1. Start with uncooked--unwashed--grated potato; place into a dishtowel and ring to death 

2. Melt some unsalted butter with oil in a non-stick pan, medium heat; once the foam dies down, put your potatoes in, flatten and add a few pieces of cold butter around the edge; salt and pepper to taste; 

3. Cover. Every minute or so, wipe the inside of the cover and do this for about 7 to 10 minutes; shake the pan once in a while to ensure that your potato won't stick; next, as cchiu pointed out, "Just take a thin spatula and gently raise up one edge to peek underneath after you think it's had enough time to become golden to verify..." the color; 

4. Flip it; I use my lid (which is flat) or use a plate to turn it; 

5. Brown the second side without a lid, shaking the pan once in a while to ensure that your potatoes won't stick. It should take about 5 to 10 minutes (it's hard for me to be exact because I never time this) but you will be able to judge if it's cooked or not. 
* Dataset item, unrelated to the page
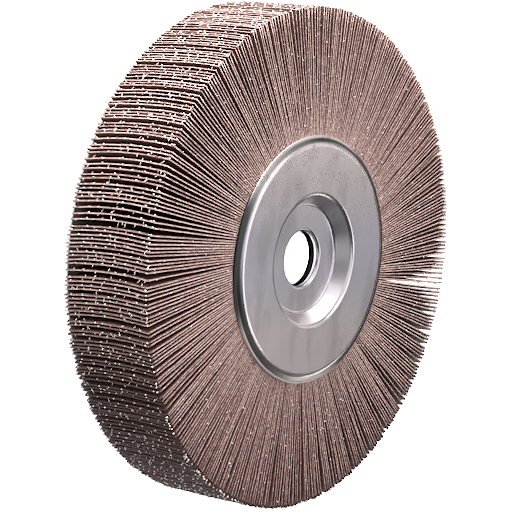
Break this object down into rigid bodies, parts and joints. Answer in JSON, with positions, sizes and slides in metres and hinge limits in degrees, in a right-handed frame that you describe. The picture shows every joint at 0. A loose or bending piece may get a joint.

Transfer to a plate or a cutting board and make wedges with a pizza wheel.


----------



## dc sunshine (Feb 26, 2007)

Ditto what Anneke said. You want to use the potatoes UNrinsed - they need the starch to stick together. Give them a decent amount of heat and time to brown, don't flip them too much - easy trap to fall into. Drain on paper towel at the end to suck up any excess fat. Salt well.


----------



## chrislehrer (Oct 9, 2008)

Paul Bocuse has you rinse and wring the grated potatoes, getting rid of the starch, and then add an egg to the mixture as binder.


----------



## siduri (Aug 13, 2006)

I wouldn't like the taste of the egg in there. Seems strange, also, to remove the natural binder and then add a different one. I like the very potato taste they have with just potato starch binding them. But i guess it's a matter of taste and i'm no expert, i never even knew the name of what i was making, just pan fried grated potato cake. Latkes use egg, i guess, and i do like them, but they're a bit different, also crumbs added and flour too, i believe (at least the recipe i have) But that is a different taste.

I can't see boiling the potatoes first. It would sort of defeat the purpose to get the nice crispy crust that comes from slowly cooking them over the fire in the butter and letting them get crispy as they get soft outside. 
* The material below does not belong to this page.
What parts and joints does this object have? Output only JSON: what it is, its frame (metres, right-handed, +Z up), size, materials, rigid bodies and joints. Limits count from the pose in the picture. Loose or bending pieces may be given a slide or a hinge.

Peachcreek, It sounds like your recipe is entirely different from the others, since you speak of potato SLICES. I can see that slices would fall apart easily. I never tried it, but it sounds more like pommes anna that you were aiming for. If i remember julia child;s recipe for that, the potatoes were thinly sliced, carefully layered and cooked very well so they were nice and brown.


----------



## bazza (Apr 2, 2007)

The problems I found associated with rosti potato are;

1. Too much moisture in potato
2. Once grated the potato tends to oxidise very quickly 

If you par boil the potatoes first you will have a much drier vegetable, it is easier to grate and it does not oxidise. I have had very good results like this. Just mix the grated potato with plenty of melted butter, season and fry away. I dont know much about the potato varieties in the US but you need one high in starch and they should hold together nicely.
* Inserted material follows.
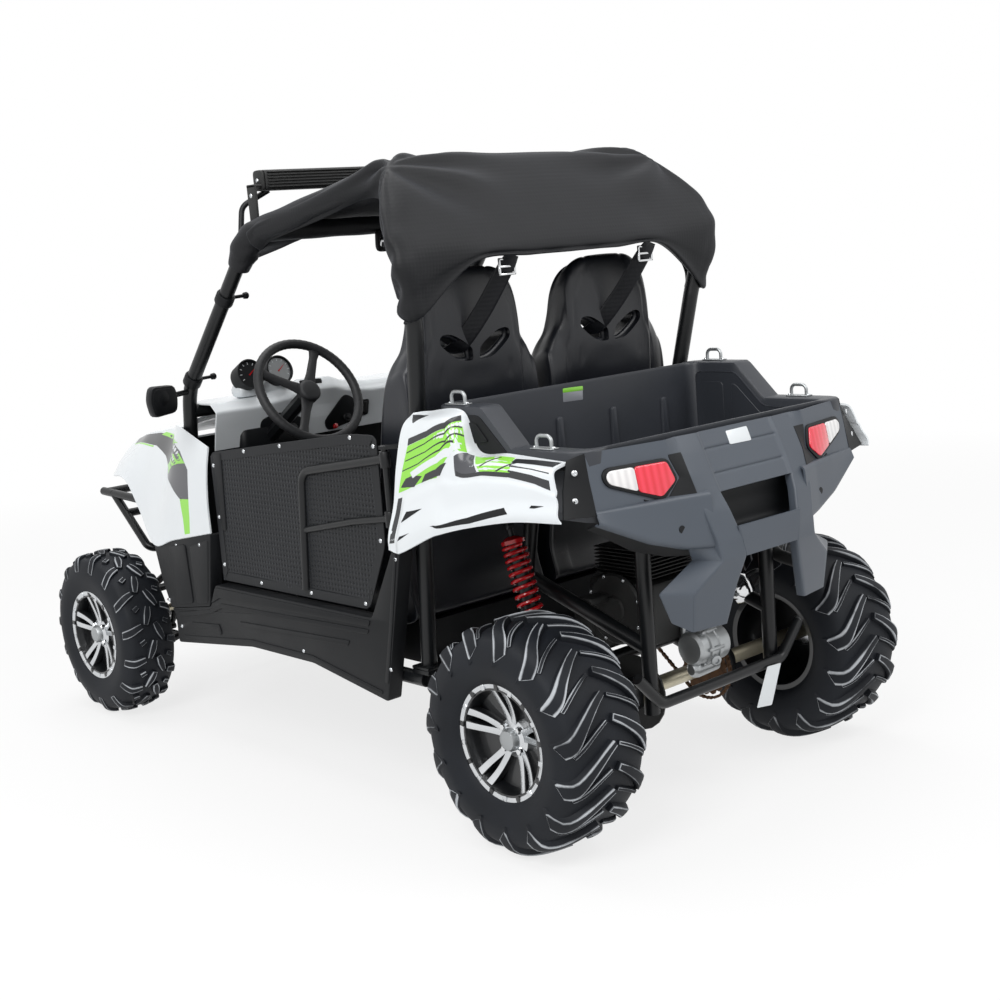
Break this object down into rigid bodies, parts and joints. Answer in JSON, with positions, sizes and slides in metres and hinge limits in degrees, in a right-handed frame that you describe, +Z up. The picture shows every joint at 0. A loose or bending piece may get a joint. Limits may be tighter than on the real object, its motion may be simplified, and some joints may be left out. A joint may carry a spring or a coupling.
{
  "type": "side-by-side utility vehicle",
  "caption": "Two-seat side-by-side off-road utility vehicle with roll cage, canvas canopy, net doors, open cargo bed, steered front wheels and a chain-driven rear axle.",
  "frame": {"origin": "on the ground below the middle of the bounding box", "axes": "+X to the vehicle's left, -Y towards the nose, +Z up"},
  "size_m": [1.404, 2.6626, 1.6599],
  "materials": {
    "tyre_rubber": "matte",
    "machined_alloy": "machined",
    "axle_steel": "satin",
    "sprocket_steel": "satin",
    "disc_steel": "satin",
    "black_tube": "satin",
    "red_spring": "gloss",
    "cast_steel": "cast",
    "cast_alloy": "cast",
    "black_grip": "matte",
    "chain_steel": "satin",
    "bright_pipe": "polished",
    "black_plastic": "textured",
    "black_seat": "textured",
    "white_panel": "gloss",
    "clear_lamp": "clear",
    "bed_plastic": "textured",
    "grey_fascia": "satin",
    "red_lamp": "gloss",
    "black_canvas": "woven",
    "lamp_housing": "satin",
    "door_net": "mesh"
  },
  "bodies": {
    "chassis": {"canopy": "black_canvas", "cargo_bed": "bed_plastic", "chain": "chain_steel", "dashboard": "white_panel", "door_hinges": "black_tube", "drive_sprocket": "sprocket_steel", "engine": "cast_alloy", "exhaust": "bright_pipe", "flare_left": "black_plastic", "flare_right": "black_plastic", "floor_pan": "black_plastic", "frame": "black_tube", "front_arms": "black_tube", "front_bumper": "black_tube", "front_fender_left": "white_panel", "front_fender_right": "white_panel", "front_shocks": "red_spring", "gauge_pods": "black_plastic", "gear_case": "cast_alloy", "headlamps": "clear_lamp", "hood": "white_panel", "interior_mirror": "black_plastic", "light_bar": "lamp_housing", "mirror_left": "black_plastic", "mirror_right": "black_plastic", "nose": "white_panel", "quarter_panel_left": "white_panel", "quarter_panel_right": "white_panel", "rack_housing": "cast_alloy", "rear_fascia": "grey_fascia", "rear_guard_bar": "black_tube", "rear_shocks": "red_spring", "roll_cage": "black_tube", "seat_base": "black_plastic", "seat_left": "black_seat", "seat_right": "black_seat", "sill_left": "black_plastic", "sill_right": "black_plastic", "steering_column": "black_tube", "swing_arm": "black_tube", "tail_lamps": "red_lamp", "tie_down_hooks": "axle_steel"},
    "rear_wheels": {"tyre_rear_left": "tyre_rubber", "tyre_rear_right": "tyre_rubber", "rim_rear_left": "machined_alloy", "rim_rear_right": "machined_alloy", "rear_axle": "axle_steel", "rear_sprocket": "sprocket_steel", "brake_disc": "disc_steel"},
    "knuckle_left_body": {"knuckle_left": "cast_steel"},
    "knuckle_right_body": {"knuckle_right": "cast_steel"},
    "front_wheel_left": {"tyre_front_left": "tyre_rubber", "rim_front_left": "machined_alloy"},
    "front_wheel_right": {"tyre_front_right": "tyre_rubber", "rim_front_right": "machined_alloy"},
    "steering_rack": {"rack_bar": "axle_steel"},
    "steering_wheel_body": {"steering_wheel": "black_grip"},
    "door_left_body": {"door_left": "door_net"},
    "door_right_body": {"door_right": "door_net"}
  },
  "joints": [
    {"name": "rear_axle_spin", "type": "hinge", "parent": "chassis", "child": "rear_wheels", "pos_m": [0, 0.995, 0.2795], "axis": [1, 0, 0], "continuous": true},
    {"name": "steer_left", "type": "hinge", "parent": "chassis", "child": "knuckle_left_body", "pos_m": [0.43, -0.945, 0.2665], "axis": [0, 0, 1], "range_deg": [-28, 28]},
    {"name": "steer_right", "type": "hinge", "parent": "chassis", "child": "knuckle_right_body", "pos_m": [-0.43, -0.945, 0.2665], "axis": [0, 0, 1], "range_deg": [-28, 28]},
    {"name": "front_left_spin", "type": "hinge", "parent": "knuckle_left_body", "child": "front_wheel_left", "pos_m": [0.545, -0.945, 0.2665], "axis": [1, 0, 0], "continuous": true},
    {"name": "front_right_spin", "type": "hinge", "parent": "knuckle_right_body", "child": "front_wheel_right", "pos_m": [-0.545, -0.945, 0.2665], "axis": [1, 0, 0], "continuous": true},
    {"name": "rack_slide", "type": "slide", "parent": "chassis", "child": "steering_rack", "axis": [1, 0, 0], "range_m": [-0.0282, 0.0282]},
    {"name": "steering_wheel_turn", "type": "hinge", "parent": "chassis", "child": "steering_wheel_body", "pos_m": [0.262, -0.12, 1.03], "axis": [0, 0.848, 0.5299], "range_deg": [-168, 168]},
    {"name": "door_left_swing", "type": "hinge", "parent": "chassis", "child": "door_left_body", "pos_m": [0.545, 0.58, 0.82], "axis": [0, 0, 1], "range_deg": [0, 70]},
    {"name": "door_right_swing", "type": "hinge", "parent": "chassis", "child": "door_right_body", "pos_m": [-0.545, 0.58, 0.82], "axis": [0, 0, -1], "range_deg": [0, 70]}
  ],
  "couplings": [
    {"joint": "steer_right", "follows": "steer_left", "ratio": 1},
    {"joint": "rack_slide", "follows": "steer_left", "m_per_rad": -0.05771},
    {"joint": "steering_wheel_turn", "follows": "steer_left", "ratio": 6}
  ]
}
Haven't made these in ages. they are yumm.


----------



## bazza (Apr 2, 2007)

Oh after par boiling they need about twenty minutes to get the steam out of them and become cool enough to handle.


----------



## ed buchanan (May 29, 2006)

By par boiling you eliminate all water from potato which is the whole idea. if they are raw and have onion in them they are potato pancakes not roti. If raw and fried they are hashed brown. Original recipe no garlic just plain old s&p.


----------



## bazza (Apr 2, 2007)

I agree Chef, apologies, I did not thoroughly read your earlier post.


----------



## anneke (Jan 5, 2001)

It's my understanding that in roesti's country of origin there is much debade over this, and its an even split between Swiss chefs as to par-boiling the potatoes.


----------



## ed buchanan (May 29, 2006)

_I have worked with both Swiss and French Chefs in France, they both pre blanched first. EdB. Thats what makes cooking unique.:smiles:_


----------



## dillbert (Jul 2, 2008)

Anneke -

you are absolutely correct. I lived on Lake Constance / Bodensee; used to row over to Switzerland. 

took the kids on a "day ski trip" though three countries - my son was really into roesti and Strammer Max. three countries, breakfast lunch dinner, three different roesti. keep in mind, SYSCO does not deliver to eateries at 2,700 meters - so those folks all had individual and by definition "authentic" approaches. they were not making it up for a food court at a fair - they were there in real time in the real place serving real food.

roesti is a variable thing - methods, prep, seasoning, etc.


----------



## peachcreek (Sep 21, 2001)

I made rosti again. This time I lightly dusted the blanched sliced potatoes with corn starch and they worked wonderfully. Crispy on the outside, nicely cooked together on the inside.


----------



## blueicus (Mar 16, 2005)

Wringing dry the potatoes and adding eggs usually makes it a recipe for latkes. Also, the amount of egg added shouldn't really add much to the flavour nor make it into a potato omelette.


----------



## ed buchanan (May 29, 2006)

Very good idea!


----------